Из числа «опер ужасов» Керубини «Фаниска»—самое значительное, оригинальное и сильное произведение. Этой оперой он оказал сильнейшее влияние на Бетховена и Вебера, дав им толчок к созданию Леоноры и Лизиарта. К сожалению, текст этой оперы, как и прочих, очень плох. Замовский принадлежит к числу злодеев с доброй душой, замещавших в „Bravo” и „Giuramento” Меркаданте, «Вампире» Маршнера и в других «бравурных» эпизодах романтических опер амплуа героев. «Фаниска» является последним произведением подобного рода. Целых два десятилетия господствовала она во французской опере так нераздельно, что рядом с ней лишь немногие чувствительные и трогательные произведения, находящие себе объяснение в эмоциональной жизни того времени, могли появляться на сцене, не удерживаясь, впрочем, в репертуаре. Сюда относится «Ромео и Джульетта» пианиста Штейбельта—позорное разжижение (böse Verwässerung) Шекспира при помощи пошлой и бьющей на эффект музыки; заслуживает же она внимания, как доказательство того, что устранением recitativo secco Глюк произвел настоящее опустошение в декламации. Ужасное в смысле стиля смешение диалога с замкнутыми формами, погубившее оперы и оратории Шумана и сделавшее оперетты Иогана Штрауса столь опасными и невыносимыми, ведет свое начало со Штейбельта. Он был одним из первых, прикрывавших мелодией свое безвкусие и неспособность разумно отличать повествование от разговора.
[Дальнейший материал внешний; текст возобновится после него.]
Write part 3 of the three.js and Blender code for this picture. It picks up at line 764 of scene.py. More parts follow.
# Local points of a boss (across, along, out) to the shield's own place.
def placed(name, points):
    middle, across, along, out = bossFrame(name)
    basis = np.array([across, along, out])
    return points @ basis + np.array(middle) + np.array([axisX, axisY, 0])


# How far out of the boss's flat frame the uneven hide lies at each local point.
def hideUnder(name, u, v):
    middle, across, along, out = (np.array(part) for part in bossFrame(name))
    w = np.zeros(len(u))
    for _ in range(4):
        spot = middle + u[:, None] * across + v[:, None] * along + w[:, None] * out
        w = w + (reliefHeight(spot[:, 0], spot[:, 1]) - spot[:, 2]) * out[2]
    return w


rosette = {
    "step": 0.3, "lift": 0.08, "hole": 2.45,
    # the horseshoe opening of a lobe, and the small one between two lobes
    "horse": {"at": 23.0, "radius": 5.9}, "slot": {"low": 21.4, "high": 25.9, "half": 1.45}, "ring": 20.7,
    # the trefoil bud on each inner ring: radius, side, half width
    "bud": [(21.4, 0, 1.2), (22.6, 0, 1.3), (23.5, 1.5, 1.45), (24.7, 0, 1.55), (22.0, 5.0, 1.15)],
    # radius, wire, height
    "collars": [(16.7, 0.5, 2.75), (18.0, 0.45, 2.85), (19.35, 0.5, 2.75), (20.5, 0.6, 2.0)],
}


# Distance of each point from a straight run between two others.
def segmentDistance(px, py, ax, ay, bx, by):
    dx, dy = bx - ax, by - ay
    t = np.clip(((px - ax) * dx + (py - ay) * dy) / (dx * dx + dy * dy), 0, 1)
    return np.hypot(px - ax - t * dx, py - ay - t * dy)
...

«Опера ужасов» имела влияние и за пределами Франции. В Италии примыкает к ней майровская школа как своими текстами, так и многими своими музыкальными эффектами. В Германии же ею вызван к жизни один шедевр—«Фиделио» Бетховена; только этим «Фиделио» и представлена в наше время «опера ужасов». Немногие из восторгающихся этим произведением знакомы с той разновиднбстью оперы, к которой принадлежит «Фиделио». По особенностям своего стиля «Фиделио» ближе всего подходит к произведениям Керубини. Не случайно, что Бетховена привлек текст «Фиделио»; и для Гете «Фиделио» и «Водонос» были идеалами оперных текстов. Бетховен же, сколько он ни искал и ни планировал сюжетов, написал музыку к одному лишь «Фиделио». «Мелузина» Грильпарцера и другие предложенные Бетховену романтические тексты не смогли прочно и серьезно овладеть помыслами великого рационалиста. Отношение Бетховена к опере, его замечания (с. 317) по поводу «Фигаро» и современных ему опер важны для полного освещения его личности. Нужно знать его взгляды на оперу, чтобы понять судьбу «Фиделио». Сначала кажется, что современники Бетховена и в этом случае повинны в несправедливом к нему отношении. Известно, что «Фиделио» поставили в Вене в 1805 г.; распространение же его относится к более позднему времени, в Касселе он был поставлен в 1814 г., в Берлине—1815, Гамбурге— 1816, Кенигсберге—1819, Мюнхене—1821, Дрездене—1823, Ганновере—1824, Мангейме—1827, Дармштате—1830, Вюрцбурге—1831, Кобурге—1832, Нюрнберге — 1832, Любеке—1835. Еще более удивительно, что почти везде эта опера не сразу нравилась и не удерживалась в репертуаре. Однако, все это объясняется весьма просто. После первой венской постановки Бетховен основательно переработал «Фиделио»; в новом виде опера появилась в 1814 г. и показалась публике принадлежащей направлению, в то время уже непонятному. Оперы Далейрака и Керубини также не держались больше в репертуаре, и вообще все революционные романтические оперы были позабыты. Они были лишь эпизодом в развитии оперной романтики, но благодаря присущей им серьезности, силе и естественности образовали значительный отдел, бывший ценным и содержательным вкладом французов в историю оперы.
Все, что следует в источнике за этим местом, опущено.